Security Group Default-Deny
Description: Configure security groups so that only those services that support a valid business requirement are allowed to the resource.
Why it's important: Firewalls configured with a default-deny policy is a battle tested network security concept. Configure AWS security groups so that only those services required to satisfy a valid business requirement are permitted from the Internet into the environment's edge. Additionally, only allow those services required within the VPC. For example, an internet-exposed web server does not typically require SSH access to other devices within the VPC.
Security Groups By Role
Description: Create security groups that are specific to a given device role.
Why it's important: Security groups should be configured to be role-specific. For example, an internet-facing web server may have ports (TCP) 80 and 443 open to the ALB/ELB IP ranges and allow SSH access from a jumpbox. This allows a single security group to be applied to a scalable group of devices that will maintain a consistent network security posture.
Subnet By Role
Description: Place EC2 instances on role-specific subnets.
Why it's important: Grouping instances with the same function into subnets is a logical separation that simplifies management. For example, within a VPC may be the 10.0.10.0/24 subnet that is used for public-facing web servers. 10.0.11.0/24 may be internal application servers. In this pattern, it is easy to determine what role an instance plays simply by looking at the IP address. This pattern is also useful when working with different security controls (e.g. VPC flow data, log alert messages, etc.) since events can be prioritized within the context of the IP address. For example, the organization may create a VPC flow log alert that fires if non HTTP traffic is seen to a subnet that should only contain HTTP services.
Subnet By Risk
Description: Place EC2 instances on subnets by risk level.
Why it's important: In addition to placing EC2 instances on subnets by role, it is also helpful to place instances on subnets by risk or trust level. For example, devices that are exposed (either directly or indirectly via an ALB/ELB) should be placed on a specific network segment. This pattern allows security personnel to understand the context of an event by the IP address. Critical data stores should be located on network subnets that do not have any direct internet connectivity (e.g. elastic IP addresses).
Non-AWS Service Exposure
Description: When possible, do not expose native services to the internet. Rather, all exposed surfaces should be AWS services (e.g. ALB/ELB, S3, etc.)
Why it's important: AWS has a proven track record of robust and well-secured services. For example, there is no known exploits against AWS ALB/ELB services. While this does not eliminate the need to patch critical services, it reduces the likelihood that an attacker will successfully exploit an exposed vulnerability. Another advantage of only exposing AWS services is that it reduces the organization's attack surface and AWS is often alerted of wide-spread security events (e.g. AWS patched the Heartbleed bug before it was publicly known).
Egress Security Groups
Description: Filter network egress traffic from the VPC to the internet and other subnets.

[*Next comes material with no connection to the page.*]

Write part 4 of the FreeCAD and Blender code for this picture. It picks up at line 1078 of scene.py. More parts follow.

Why it's important: Egress rules make an attacker's job more difficult by preventing data exfiltration or establishment of command and control (C2) from the compromised device to a host on the Internet. Given that nature of many applications and associated 3rd party software, it may not be possible to completely allow all traffic outbound, but filtering the traffic to a smaller list of services and protocols simplifies things. For example, an EC2 instance running Ubuntu may require HTTP/S access for updates. Since Ubuntu's update servers run on a variety of (likely) load-balanced hosts, specifying a specific IP address may not be practical. Additionally, 3rd party monitoring solutions (e.g. Data Dog, New Relic, etc.) may require outbound HTTPS, but do not specify a specific IP address. In these cases it is permissible to allow only HTTP/S out.
Enable VPC Flow Data
Description: Enable VPC flow data so that the VPC's traffic is logged.

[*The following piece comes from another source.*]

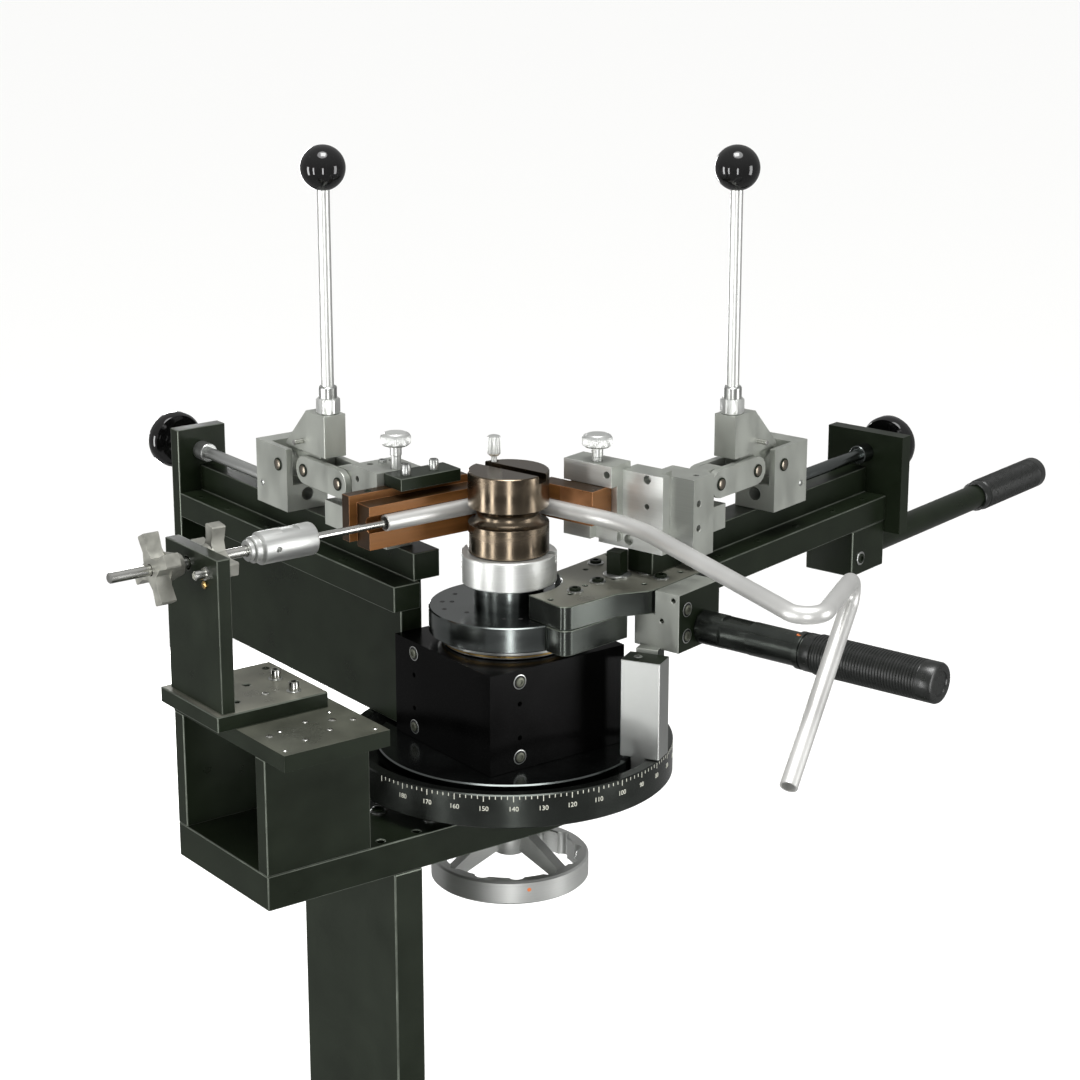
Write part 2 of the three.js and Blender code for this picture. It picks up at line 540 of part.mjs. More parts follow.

Why it's important: VPC flow data provides valuable insights when troubleshooting and investigating security incidents. Ideally, the organization should consume the flow data into a solution that is conducive to archival and searching.
No Direct Administrative Access
Description: Do not allow direct administrative access to devices in the VPC. Rather, use a jumpbox.
Why it's important: Restricting all administrative access to a jumpbox allows security personnel to implement strict security controls on a single device. A jumpbox also provides a "chokepoint" where the majority of access controls can be implemented. For example, configure a jumpbox that is only accessible from approved IP addresses or address ranges (e.g. VPN or corporate IP address).
Network Perimeter Awareness
Description: Obtain a comprehensive and up to date list of all externally exposed assets.
Why it's important: Given that elastic IPs (EIPs) and other AWS external IP addresses and resources are not dedicated to a customer and may change over time, it is critical that the organization have a process to determine the organization's external presence. In some cases it will be IP addresses (e.g. EIPs) in other cases it will be hostnames (e.g. S3, ALB/ELB, RDS, etc.) This information is useful as part of the organization's external security assessment program.